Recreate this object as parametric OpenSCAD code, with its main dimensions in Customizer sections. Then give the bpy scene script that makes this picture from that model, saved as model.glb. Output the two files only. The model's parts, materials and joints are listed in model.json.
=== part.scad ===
━━━━━━━━
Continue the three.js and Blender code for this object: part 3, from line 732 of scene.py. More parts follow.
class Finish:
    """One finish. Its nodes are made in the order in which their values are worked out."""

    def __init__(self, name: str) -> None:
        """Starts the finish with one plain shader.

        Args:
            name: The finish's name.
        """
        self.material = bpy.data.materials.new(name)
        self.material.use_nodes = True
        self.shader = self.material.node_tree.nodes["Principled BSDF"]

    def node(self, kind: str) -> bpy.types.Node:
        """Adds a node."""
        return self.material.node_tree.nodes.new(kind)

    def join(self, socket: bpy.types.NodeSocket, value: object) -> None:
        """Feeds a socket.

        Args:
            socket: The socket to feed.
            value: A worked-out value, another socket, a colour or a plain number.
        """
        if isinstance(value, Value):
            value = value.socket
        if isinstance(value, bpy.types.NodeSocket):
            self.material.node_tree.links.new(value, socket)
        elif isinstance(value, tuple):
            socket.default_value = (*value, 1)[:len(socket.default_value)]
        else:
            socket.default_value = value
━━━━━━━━
What you need to do: Note how many lines in the listing above hold the string "parts", then give only that figure.

Correct answer: 2